▶ _Exercise_
Which lines in the records below contain the word "from"? Copy each of them.

▶ _Information provided_
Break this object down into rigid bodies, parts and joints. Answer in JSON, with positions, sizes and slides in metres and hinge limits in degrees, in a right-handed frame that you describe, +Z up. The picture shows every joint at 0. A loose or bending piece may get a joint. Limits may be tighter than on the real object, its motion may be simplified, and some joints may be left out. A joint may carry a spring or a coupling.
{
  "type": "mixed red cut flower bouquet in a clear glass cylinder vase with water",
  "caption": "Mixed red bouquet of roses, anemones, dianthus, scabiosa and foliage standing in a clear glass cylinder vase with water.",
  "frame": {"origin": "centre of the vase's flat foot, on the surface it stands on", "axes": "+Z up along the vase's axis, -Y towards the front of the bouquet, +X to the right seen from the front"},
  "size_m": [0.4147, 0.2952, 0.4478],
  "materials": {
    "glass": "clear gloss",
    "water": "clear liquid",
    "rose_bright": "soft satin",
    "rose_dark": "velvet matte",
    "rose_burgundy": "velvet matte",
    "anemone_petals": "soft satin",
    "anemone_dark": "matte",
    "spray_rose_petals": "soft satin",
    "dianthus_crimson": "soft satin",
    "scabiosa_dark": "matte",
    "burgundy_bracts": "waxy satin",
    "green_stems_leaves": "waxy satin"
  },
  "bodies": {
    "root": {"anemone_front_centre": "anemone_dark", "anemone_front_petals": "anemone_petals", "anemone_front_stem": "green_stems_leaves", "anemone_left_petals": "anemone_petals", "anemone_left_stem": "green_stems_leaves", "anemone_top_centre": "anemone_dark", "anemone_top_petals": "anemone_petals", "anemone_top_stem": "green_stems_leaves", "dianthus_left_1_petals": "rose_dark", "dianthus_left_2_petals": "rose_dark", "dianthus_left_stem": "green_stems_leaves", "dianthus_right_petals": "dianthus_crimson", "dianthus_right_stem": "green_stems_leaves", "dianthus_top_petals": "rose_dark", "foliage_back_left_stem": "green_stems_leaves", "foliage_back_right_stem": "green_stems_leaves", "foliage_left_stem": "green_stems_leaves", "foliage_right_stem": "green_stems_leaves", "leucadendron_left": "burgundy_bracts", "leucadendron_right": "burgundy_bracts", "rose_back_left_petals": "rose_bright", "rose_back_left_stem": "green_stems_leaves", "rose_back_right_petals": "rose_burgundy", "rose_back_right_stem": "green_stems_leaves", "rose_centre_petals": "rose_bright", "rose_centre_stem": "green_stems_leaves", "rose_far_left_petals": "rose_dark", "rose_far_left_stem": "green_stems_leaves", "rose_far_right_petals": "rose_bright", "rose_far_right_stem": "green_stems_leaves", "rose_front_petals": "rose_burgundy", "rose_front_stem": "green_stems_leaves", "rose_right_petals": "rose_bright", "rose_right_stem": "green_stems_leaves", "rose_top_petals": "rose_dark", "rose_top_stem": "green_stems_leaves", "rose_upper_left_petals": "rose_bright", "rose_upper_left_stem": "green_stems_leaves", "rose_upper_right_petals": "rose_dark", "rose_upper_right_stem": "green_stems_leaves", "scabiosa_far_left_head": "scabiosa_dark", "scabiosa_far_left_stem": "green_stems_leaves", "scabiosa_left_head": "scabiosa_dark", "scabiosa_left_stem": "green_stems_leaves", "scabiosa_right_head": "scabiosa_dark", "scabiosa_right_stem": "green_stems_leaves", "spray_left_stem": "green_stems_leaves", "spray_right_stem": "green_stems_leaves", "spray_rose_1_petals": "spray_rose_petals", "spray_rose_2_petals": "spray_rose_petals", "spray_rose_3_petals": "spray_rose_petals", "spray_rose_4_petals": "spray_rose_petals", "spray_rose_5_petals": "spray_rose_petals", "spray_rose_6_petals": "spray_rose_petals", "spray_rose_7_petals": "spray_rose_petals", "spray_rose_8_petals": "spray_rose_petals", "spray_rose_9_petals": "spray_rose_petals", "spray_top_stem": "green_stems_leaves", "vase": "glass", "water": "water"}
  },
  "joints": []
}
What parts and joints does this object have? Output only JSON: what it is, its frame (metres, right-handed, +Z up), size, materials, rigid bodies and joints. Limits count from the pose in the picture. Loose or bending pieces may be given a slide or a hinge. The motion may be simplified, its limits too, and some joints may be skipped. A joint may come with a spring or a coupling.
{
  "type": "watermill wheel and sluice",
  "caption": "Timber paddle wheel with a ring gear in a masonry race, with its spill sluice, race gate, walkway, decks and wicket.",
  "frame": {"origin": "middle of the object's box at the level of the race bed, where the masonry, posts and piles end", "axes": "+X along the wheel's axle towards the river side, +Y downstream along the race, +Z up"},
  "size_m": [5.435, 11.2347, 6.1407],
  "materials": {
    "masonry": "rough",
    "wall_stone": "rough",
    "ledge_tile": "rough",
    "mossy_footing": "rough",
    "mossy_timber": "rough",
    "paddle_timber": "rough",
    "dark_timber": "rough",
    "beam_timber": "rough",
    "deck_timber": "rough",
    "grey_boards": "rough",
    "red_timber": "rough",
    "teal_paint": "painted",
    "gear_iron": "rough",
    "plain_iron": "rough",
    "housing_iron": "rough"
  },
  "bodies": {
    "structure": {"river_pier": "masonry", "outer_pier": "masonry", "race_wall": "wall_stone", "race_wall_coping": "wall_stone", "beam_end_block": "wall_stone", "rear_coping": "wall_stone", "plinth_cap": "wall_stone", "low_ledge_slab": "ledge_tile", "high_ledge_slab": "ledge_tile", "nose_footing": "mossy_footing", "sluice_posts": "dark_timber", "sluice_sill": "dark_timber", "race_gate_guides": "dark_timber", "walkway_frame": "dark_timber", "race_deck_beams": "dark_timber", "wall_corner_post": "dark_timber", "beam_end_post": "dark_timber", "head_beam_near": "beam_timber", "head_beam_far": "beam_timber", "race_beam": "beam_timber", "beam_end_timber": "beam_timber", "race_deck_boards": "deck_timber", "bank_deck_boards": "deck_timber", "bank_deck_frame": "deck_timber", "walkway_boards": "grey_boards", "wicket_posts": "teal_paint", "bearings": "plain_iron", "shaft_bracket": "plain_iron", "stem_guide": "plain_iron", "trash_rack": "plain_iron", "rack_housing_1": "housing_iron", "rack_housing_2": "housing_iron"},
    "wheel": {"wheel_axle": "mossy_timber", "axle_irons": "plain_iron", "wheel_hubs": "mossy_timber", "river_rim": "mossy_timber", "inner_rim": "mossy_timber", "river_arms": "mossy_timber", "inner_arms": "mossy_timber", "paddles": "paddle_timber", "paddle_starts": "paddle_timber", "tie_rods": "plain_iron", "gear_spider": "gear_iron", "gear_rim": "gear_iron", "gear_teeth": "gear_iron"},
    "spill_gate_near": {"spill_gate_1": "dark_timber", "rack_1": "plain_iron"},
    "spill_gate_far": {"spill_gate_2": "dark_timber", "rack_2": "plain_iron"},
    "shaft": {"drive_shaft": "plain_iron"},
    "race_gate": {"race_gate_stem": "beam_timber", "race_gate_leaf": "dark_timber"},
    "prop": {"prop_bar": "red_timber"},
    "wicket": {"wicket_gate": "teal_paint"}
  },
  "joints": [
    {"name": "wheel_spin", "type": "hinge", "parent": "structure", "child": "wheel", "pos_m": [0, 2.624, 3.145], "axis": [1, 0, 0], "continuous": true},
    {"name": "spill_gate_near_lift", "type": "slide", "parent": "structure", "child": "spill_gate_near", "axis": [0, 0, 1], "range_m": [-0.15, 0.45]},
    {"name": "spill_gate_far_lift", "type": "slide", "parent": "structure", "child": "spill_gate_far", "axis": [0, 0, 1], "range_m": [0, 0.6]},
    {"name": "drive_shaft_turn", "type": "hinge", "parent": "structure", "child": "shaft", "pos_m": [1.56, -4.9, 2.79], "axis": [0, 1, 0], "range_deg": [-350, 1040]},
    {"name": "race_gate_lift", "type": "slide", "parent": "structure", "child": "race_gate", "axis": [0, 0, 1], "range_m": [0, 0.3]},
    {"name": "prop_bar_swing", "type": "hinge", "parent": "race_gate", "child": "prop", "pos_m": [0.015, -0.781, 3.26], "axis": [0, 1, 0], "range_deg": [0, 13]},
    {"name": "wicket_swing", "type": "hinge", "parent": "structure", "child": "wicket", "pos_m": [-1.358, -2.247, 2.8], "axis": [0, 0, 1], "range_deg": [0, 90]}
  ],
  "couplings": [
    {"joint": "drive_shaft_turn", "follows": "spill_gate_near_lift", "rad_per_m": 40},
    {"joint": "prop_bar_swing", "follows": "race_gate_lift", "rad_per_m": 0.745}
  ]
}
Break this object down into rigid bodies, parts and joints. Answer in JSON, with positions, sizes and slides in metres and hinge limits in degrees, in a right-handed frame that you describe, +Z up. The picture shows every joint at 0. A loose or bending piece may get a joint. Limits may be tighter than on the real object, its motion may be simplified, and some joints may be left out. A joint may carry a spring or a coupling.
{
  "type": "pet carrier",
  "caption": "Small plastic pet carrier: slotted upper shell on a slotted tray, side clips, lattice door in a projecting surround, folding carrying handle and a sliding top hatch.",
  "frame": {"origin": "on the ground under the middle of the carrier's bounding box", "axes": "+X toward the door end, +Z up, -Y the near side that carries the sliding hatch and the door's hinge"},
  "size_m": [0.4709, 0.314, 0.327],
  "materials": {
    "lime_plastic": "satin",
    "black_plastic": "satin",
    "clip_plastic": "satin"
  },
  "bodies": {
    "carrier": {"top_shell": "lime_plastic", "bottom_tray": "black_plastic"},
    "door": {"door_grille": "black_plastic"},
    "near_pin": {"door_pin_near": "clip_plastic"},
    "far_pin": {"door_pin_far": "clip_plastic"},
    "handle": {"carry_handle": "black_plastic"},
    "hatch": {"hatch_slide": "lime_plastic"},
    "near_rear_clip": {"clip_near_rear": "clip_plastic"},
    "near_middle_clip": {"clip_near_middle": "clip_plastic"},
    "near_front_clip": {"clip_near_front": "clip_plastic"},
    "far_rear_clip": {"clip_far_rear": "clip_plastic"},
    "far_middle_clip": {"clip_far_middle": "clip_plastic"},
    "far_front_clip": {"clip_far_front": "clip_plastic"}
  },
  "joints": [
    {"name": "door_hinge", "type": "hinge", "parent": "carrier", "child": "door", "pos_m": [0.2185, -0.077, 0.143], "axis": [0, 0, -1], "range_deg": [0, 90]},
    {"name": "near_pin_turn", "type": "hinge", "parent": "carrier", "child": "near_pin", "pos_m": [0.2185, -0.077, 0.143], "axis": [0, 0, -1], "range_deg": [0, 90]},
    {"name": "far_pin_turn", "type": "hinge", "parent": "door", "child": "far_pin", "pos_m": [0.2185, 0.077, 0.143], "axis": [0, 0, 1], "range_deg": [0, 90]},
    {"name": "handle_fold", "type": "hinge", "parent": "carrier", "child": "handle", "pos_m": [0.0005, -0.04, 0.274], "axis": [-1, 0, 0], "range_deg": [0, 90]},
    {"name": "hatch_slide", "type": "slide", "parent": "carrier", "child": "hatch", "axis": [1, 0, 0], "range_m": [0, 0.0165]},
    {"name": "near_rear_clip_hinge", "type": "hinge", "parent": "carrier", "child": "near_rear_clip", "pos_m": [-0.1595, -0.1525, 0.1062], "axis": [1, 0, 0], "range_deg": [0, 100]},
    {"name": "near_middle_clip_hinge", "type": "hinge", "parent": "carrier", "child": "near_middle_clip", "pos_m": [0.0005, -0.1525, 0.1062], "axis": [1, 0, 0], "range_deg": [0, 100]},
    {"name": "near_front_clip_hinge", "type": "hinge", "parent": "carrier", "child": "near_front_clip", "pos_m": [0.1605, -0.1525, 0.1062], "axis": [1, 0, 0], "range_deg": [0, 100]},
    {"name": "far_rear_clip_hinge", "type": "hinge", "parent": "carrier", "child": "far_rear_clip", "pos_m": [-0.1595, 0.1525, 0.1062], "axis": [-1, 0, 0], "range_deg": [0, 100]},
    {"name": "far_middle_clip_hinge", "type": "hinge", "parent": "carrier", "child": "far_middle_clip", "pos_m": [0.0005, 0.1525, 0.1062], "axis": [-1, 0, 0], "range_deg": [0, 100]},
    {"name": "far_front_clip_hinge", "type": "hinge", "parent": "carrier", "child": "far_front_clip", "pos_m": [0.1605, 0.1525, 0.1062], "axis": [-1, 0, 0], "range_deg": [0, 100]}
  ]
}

▶ _Response_
  "frame": {"origin": "centre of the vase's flat foot, on the surface it stands on", "axes": "+Z up along the vase's axis, -Y towards the front of the bouquet, +X to the right seen from the front"},
What parts and joints does this object have? Output only JSON: what it is, its frame (metres, right-handed, +Z up), size, materials, rigid bodies and joints. Limits count from the pose in the picture. Loose or bending pieces may be given a slide or a hinge. The motion may be simplified, its limits too, and some joints may be skipped. A joint may come with a spring or a coupling.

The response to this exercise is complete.